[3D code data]
----------------------------------------

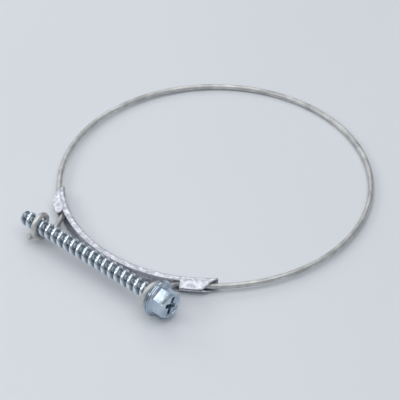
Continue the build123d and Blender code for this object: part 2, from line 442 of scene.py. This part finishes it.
def bridge_loop(pairs, angle_of, thin=0.0):
    """A closed loop of the section; angle_of gives each point's angle, thin shaves the sheet."""
    outer, inner = [], []
    for o, i in pairs:
        shave = (o - i).normalized() * thin
        outer.append(on_bridge(o - shave, angle_of(o)))
        inner.append(on_bridge(i + shave, angle_of(i)))
    return outer + inner[::-1]


def wing_loops(side, upper_ends, lower_ends):
    """Loops of one wing, from its inner end to its mitred outer end."""
    flap = section(True)
    loops = []
    # Share of the wing's length, step back from its end, and how much the sheet is shaved there
    stations = [(n / WING_STEPS, 0.0, 0.0) for n in range(WING_STEPS)]
    stations += [(1.0, -ROUND, 0.0), (1.0, -0.3 * ROUND, 0.3 * ROUND), (1.0, 0.0, ROUND)]
    for share, back, thin in stations:

        def angle_of(point):
            end = end_angle(upper_ends if point.y >= 0 else lower_ends, point.x)
            return side * (WING_START + share * (end - WING_START) + degrees(back / INNER))

        loops.append(bridge_loop(flap, angle_of, thin))
    return loops


def bridge_loops():
    """Loops from the end of the left wing, along the channel, to the end of the right wing."""
    channel = section(False)
    loops = wing_loops(-1, LEFT_UPPER, LEFT_LOWER)[::-1]
    for n in range(CHANNEL_STEPS + 1):
        angle = (WING_START - CHANNEL_GAP) * (2 * n / CHANNEL_STEPS - 1)
        loops.append(bridge_loop(channel, lambda point: angle))
    return loops + wing_loops(1, RIGHT_UPPER, RIGHT_LOWER)


bm = bmesh.new()
rows = loft(bm, bridge_loops(), caps=False)
# The bent ends of the sheet are closed by quads from its outer to its inner side
for row in (rows[0], rows[-1]):
    for i in range(len(row) // 2 - 1):
        bm.faces.new((row[i], row[i + 1], row[-2 - i], row[-1 - i]))
finish_mesh("folded_bridge", bm, "band", sheet_zinc, "bridge")


# Screw's shank: loops square to the axis, with a round groove wound between the crests
CORE = CREST - DEPTH / 2      # radius of the plain neck
NECK = 1.0 * MM
NECK_SHOULDER = 0.12 * MM     # the thread ends in the neck over this length
NECK_SINK = 0.2 * MM          # the neck ends this far inside the flange
TIP_RADIUS = CREST - DEPTH - 0.25 * MM
TIP_TAPER = 1.2 * MM          # the thread runs out to its core over this length
TIP_ROUND = 0.15 * MM
GROOVE = 0.95 * MM            # half the width of the groove
GROOVE_RADIUS = (GROOVE**2 + DEPTH**2) / (2 * DEPTH)
SHOULDER = 0.10 * MM          # the crest drops this much at the groove's edges
SHANK_SIDES = 64
SHANK_STEPS = 640


def around(x, radius_at, turns):
    """A closed loop round the screw's axis; turns count from +Z towards the outer side."""
    loop = []
    for turn in turns:
        r = radius_at(turn)
        loop.append(Vector((x, SCREW_Y - r * sin(turn), SCREW_Z + r * cos(turn))))
    return loop


def thread_depth(beside):
    """Depth below the crest at a distance from the middle of the groove."""
    if beside < GROOVE:
        shoulder = SHOULDER * (beside / GROOVE) ** 6
        return sqrt(GROOVE_RADIUS**2 - beside**2) - GROOVE_RADIUS + DEPTH + shoulder
    along = (beside - GROOVE) / (PITCH / 2 - GROOVE)
    return SHOULDER * (1 - along) ** 2


def thread_radius(x):
    """Radius round the screw at x: crests with round shoulders, and grooves as wide as the wire."""
    limit = CREST - DEPTH * max(0.0, 1 - (x - TIP_X) / TIP_TAPER)

    def at(turn):
        share = ((x - TIP_X) / PITCH - turn / (2 * pi)) % 1.0
        return min(CREST - min(thread_depth(abs(share - 0.5) * PITCH), DEPTH), limit)

    return at


def shank_loops():
    """Loops from the rounded tip, along the thread, to the neck, which ends inside the flange."""
    turns = [2 * pi * k / SHANK_SIDES for k in range(SHANK_SIDES)]
    thread_start, thread_end = TIP_X + TIP_ROUND, FLANGE_X - NECK
    loops = [around(TIP_X, lambda turn: TIP_RADIUS, turns)]
    for n in range(SHANK_STEPS + 1):
        x = thread_start + (thread_end - thread_start) * n / SHANK_STEPS
        loops.append(around(x, thread_radius(x), turns))
    for x in (thread_end + NECK_SHOULDER, FLANGE_X + NECK_SINK):
        loops.append(around(x, lambda turn: CORE, turns))
    return loops


bm = bmesh.new()
loft(bm, shank_loops())
finish_mesh("threaded_shank", bm, "screw", screw_zinc, "screw", 40)


# Screw's head, in millimetres: loops from the flange's back, over the hexagon and into the recess
FLATS = 8.2
CORNER = 4.68                 # radius of the hexagon's rounded corners
END_CIRCLE = 3.9              # the corners are chamfered down to this radius on the end face
HEX_TURN = radians(-6)        # a corner of the hexagon, turned from +Z towards the ring
RECESS_TURN = radians(-27)    # the slot, turned from +Z towards the ring
SLOT_LENGTH, ARM_LENGTH, ARM_WIDTH = 6.2, 4.8, 1.4
HEAD_STEP = 2.5               # degrees between the loops' points, where no corner is near
CORNER_SPACE = 0.6            # degrees kept clear on each side of a corner

# Distance from the flange's back, and radius: the rim with a groove round it, then the front
# with a bead round it
RIM = [(0.0, 2.0), (0.0, 5.85), (0.05, 6.02), (0.14, 6.12), (0.34, 6.15), (0.44, 6.08), (0.48, 5.80)]
RIM += [(0.58, 5.80), (0.62, 6.08), (0.72, 6.15), (0.98, 6.13), (1.07, 6.04), (1.10, 5.90)]
RIM += [(1.04, 5.74), (1.06, 5.66), (1.28, 5.56), (1.35, 5.42), (1.28, 5.26), (1.34, 5.16)]
# Distance from the flange's back, and how far the foot of the hexagon spreads there
HEX_FOOT = [(1.62, 0.20), (1.72, 0.07), (1.90, 0.0)]
# Distance behind the end face, and radius: its narrow rim and the dish
DISH = [(0.03, 3.95), (0.0, 3.88), (0.0, 3.48), (0.03, 3.40), (0.32, 3.24), (0.35, 3.20)]
# Distance behind the end face, length and width of the cross, length of the slot, and spread
RECESS = [
    (0.35, ARM_LENGTH, ARM_WIDTH, SLOT_LENGTH - 0.1, 0.12),
    (0.50, ARM_LENGTH, ARM_WIDTH, SLOT_LENGTH - 0.1, 0.0),
    (1.40, ARM_LENGTH - 0.7, ARM_WIDTH - 0.25, SLOT_LENGTH - 0.5, 0.0),
    (1.50, ARM_LENGTH - 1.1, ARM_WIDTH - 0.35, 0.0, 0.0),
    (2.60, 2.0, 0.7, 0.0, 0.0),
]


def circle(radius):
    """The same radius all round."""
    return lambda turn: radius * MM


def hexagon(grow=0.0):
    """Radius of the hexagon, its corners rounded off a little."""

    def at(turn):
        part = (turn - HEX_TURN + pi / 6) % (pi / 3) - pi / 6
        return (min(FLATS / 2 / cos(abs(part) - pi / 6), CORNER) + grow) * MM

    return at


def bar(turn, length, width):
    """Half of a rectangle's breadth at an angle from its long axis."""
    c, s = abs(cos(turn)), abs(sin(turn))
    return min(length / 2 / max(c, 1e-6), width / 2 / max(s, 1e-6))


def recess(arm, width, slot, grow):
    """Radius of the recess's outline: a cross, with a longer slot through it or no slot."""

    def at(turn):
        local = turn - RECESS_TURN
        reach = max(bar(local, arm, width), bar(local + pi / 2, arm, width))
        if slot:
            reach = max(reach, bar(local, slot, width))
        return (reach + grow) * MM

    return at


def turns_of_head():
    """Turns of the loops' points: evenly spaced, and one at each corner of hexagon and recess."""
    slot_corner = degrees(atan2(ARM_WIDTH, SLOT_LENGTH))
    arm_corner = degrees(atan2(ARM_WIDTH, ARM_LENGTH))
    middle = degrees(RECESS_TURN)
    corners = [degrees(HEX_TURN) + 60 * k for k in range(6)]
    corners += [middle + half + s for half in (0, 180) for s in (-slot_corner, slot_corner)]
    for quarter in range(4):
        corners += [middle + 90 * quarter + s for s in (-arm_corner, arm_corner, 45)]
    corners = [c % 360 for c in corners]

    def clear(turn):
        return all(abs((turn - c + 180) % 360 - 180) > CORNER_SPACE for c in corners)

    plain = [HEAD_STEP * k for k in range(round(360 / HEAD_STEP))]
    return [radians(t) for t in sorted(corners + [p for p in plain if clear(p)])]


def head_loops():
    """Loops from the back of the flange to the floor of the recess."""
    turns = turns_of_head()
    loops = [around(FLANGE_X + dx * MM, circle(radius), turns) for dx, radius in RIM]
    loops += [around(FLANGE_X + dx * MM, hexagon(grow), turns) for dx, grow in HEX_FOOT]
    chamfered = []
    for point in around(HEAD_X, hexagon(), turns):
        radius = sqrt((point.y - SCREW_Y) ** 2 + (point.z - SCREW_Z) ** 2)
        chamfered.append(point - Vector(((radius - END_CIRCLE * MM) * tan(pi / 6), 0, 0)))
    loops.append(chamfered)
    loops += [around(HEAD_X - drop * MM, circle(radius), turns) for drop, radius in DISH]
    loops += [around(HEAD_X - drop * MM, recess(*outline), turns) for drop, *outline in RECESS]
    return loops


bm = bmesh.new()
loft(bm, head_loops())
finish_mesh("hexagon_head", bm, "screw", head_zinc, "screw", 28)


# Floor, lights and camera. The clamp rests on the bridge and the ring, the flange just clear.
FLOOR_REACH = 3               # metres to each side
FLOOR_RISE = 0.59 * MM        # at y = 0
FLOOR_SLOPE = 0.015043


def floor_look(tree, shader, coords):
    """Pale matt floor, very slightly uneven in tone."""
    cloud = noise(tree, coords.outputs["Object"], 4.0, 2.0)
    tones = [(0.3, (0.74, 0.76, 0.79)), (0.7, (0.77, 0.79, 0.82))]
    tree.links.new(ramp(tree, cloud, tones), shader.inputs["Base Color"])
    shader.inputs["Roughness"].default_value = 0.6


def floor_level(y):
    """The plane under the bridge's two ends and the far side of the ring."""
    return FLOOR_SLOPE * y + FLOOR_RISE


floor_mesh = bpy.data.meshes.new("floor")
bm = bmesh.new()
corner_spots = ((-FLOOR_REACH, -FLOOR_REACH), (FLOOR_REACH, -FLOOR_REACH))
corner_spots += ((FLOOR_REACH, FLOOR_REACH), (-FLOOR_REACH, FLOOR_REACH))
bm.faces.new([bm.verts.new((x, y, floor_level(y))) for x, y in corner_spots])
bm.to_mesh(floor_mesh)
bm.free()
floor_mesh.materials.append(material("floor", floor_look))
floor = bpy.data.objects.new("floor", floor_mesh)
bpy.context.collection.objects.link(floor)

world = bpy.data.worlds.new("studio")
bpy.context.scene.world = world
world.use_nodes = True
sky = world.node_tree.nodes["Background"]
sky.inputs["Color"].default_value = (0.84, 0.90, 1.0, 1)
sky.inputs["Strength"].default_value = 0.37


def look_at(thing, place, target):
    """Put a lamp or camera at a place, turned to its target."""
    thing.location = place
    thing.rotation_euler = (Vector(target) - Vector(place)).to_track_quat("-Z", "Y").to_euler()


def area_light(name, place, target, size, power):
    """A rectangular soft light."""
    lamp = bpy.data.lights.new(name, "AREA")
    lamp.shape = "RECTANGLE"
    lamp.size, lamp.size_y = size
    lamp.energy = power
    holder = bpy.data.objects.new(name, lamp)
    look_at(holder, place, target)
    bpy.context.collection.objects.link(holder)


area_light("overhead", (0.13, -0.15, 0.90), (0.13, -0.15, 0), (1.0, 1.2), 4.4)
area_light("side", (-0.95, 0.08, 0.48), (0, 0, 0), (0.50, 0.40), 1.2)
area_light("front", (-0.50, -0.62, 0.56), (0, 0, 0), (0.42, 0.34), 1.5)
area_light("back", (-0.48, 0.54, 0.61), (0, 0, 0), (0.40, 0.40), 0.8)

camera_target = Vector((3.14, -5.68, 2.45)) * MM
camera_way = Vector((0.5059, -0.5713, 0.6463))
camera_distance = 673.3 * MM
camera_data = bpy.data.cameras.new("camera")
camera_data.sensor_width = 36.0
camera_data.lens = 180.0
camera_data.clip_start = 0.01
camera_data.shift_y = 0.001
camera = bpy.data.objects.new("camera", camera_data)
look_at(camera, camera_target + camera_way * camera_distance, camera_target)
bpy.context.collection.objects.link(camera)
bpy.context.scene.camera = camera
bpy.context.scene.view_settings.view_transform = "Standard"
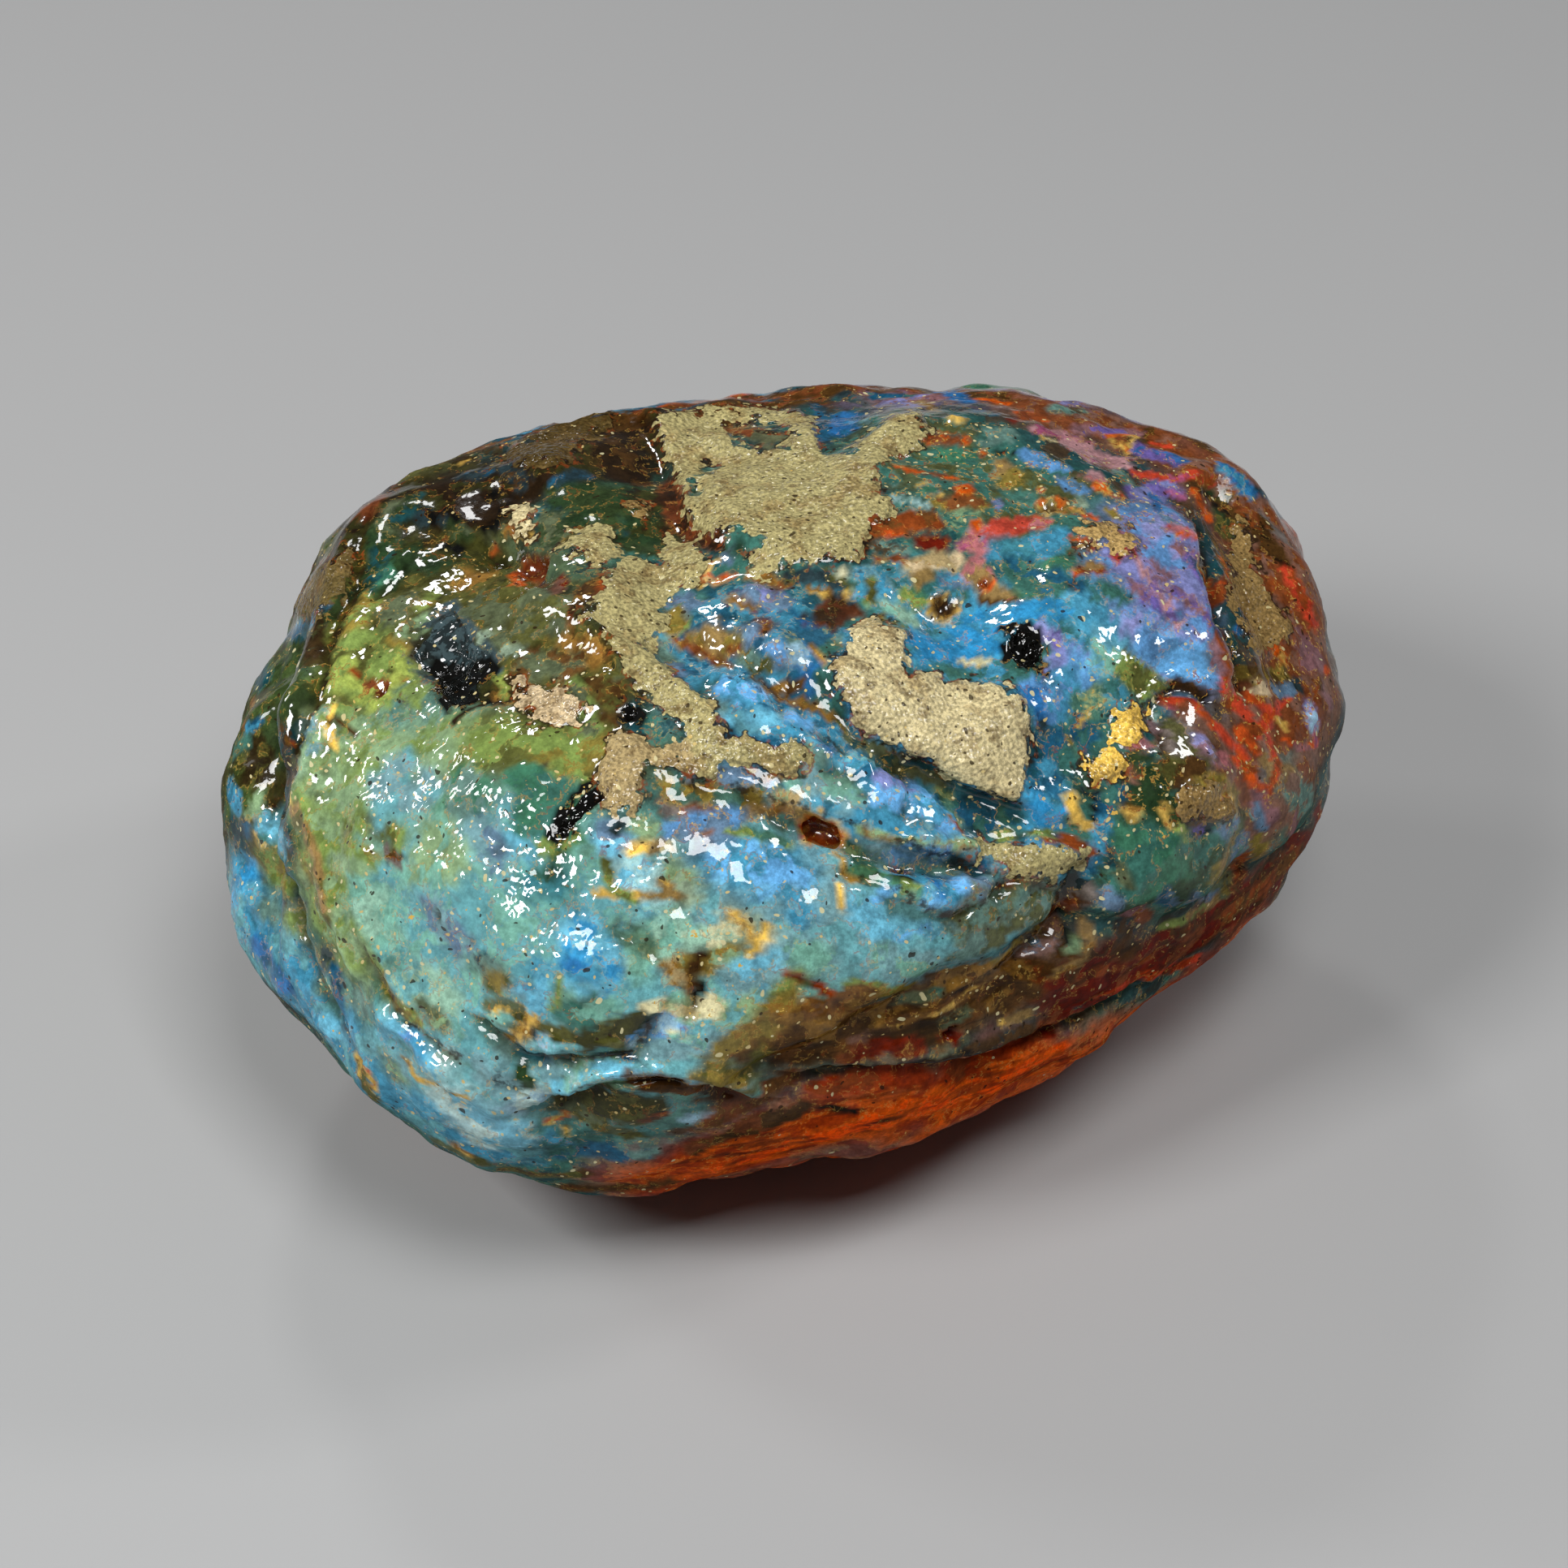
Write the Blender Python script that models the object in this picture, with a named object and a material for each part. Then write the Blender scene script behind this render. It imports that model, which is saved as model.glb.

----------------------------------------

• Short problem: Please reproduce exactly the lines from the first one of the records above through the line containing "return outer + inner[::-1]", both included, and nothing else.

• Solution:
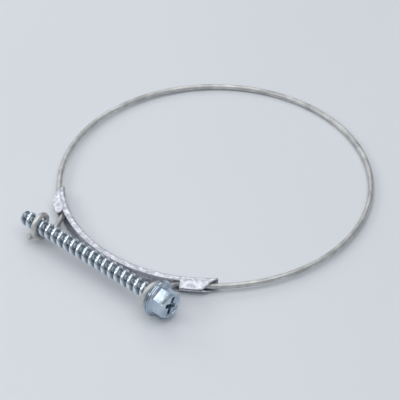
Continue the build123d and Blender code for this object: part 2, from line 442 of scene.py. This part finishes it.
def bridge_loop(pairs, angle_of, thin=0.0):
    """A closed loop of the section; angle_of gives each point's angle, thin shaves the sheet."""
    outer, inner = [], []
    for o, i in pairs:
        shave = (o - i).normalized() * thin
        outer.append(on_bridge(o - shave, angle_of(o)))
        inner.append(on_bridge(i + shave, angle_of(i)))
    return outer + inner[::-1]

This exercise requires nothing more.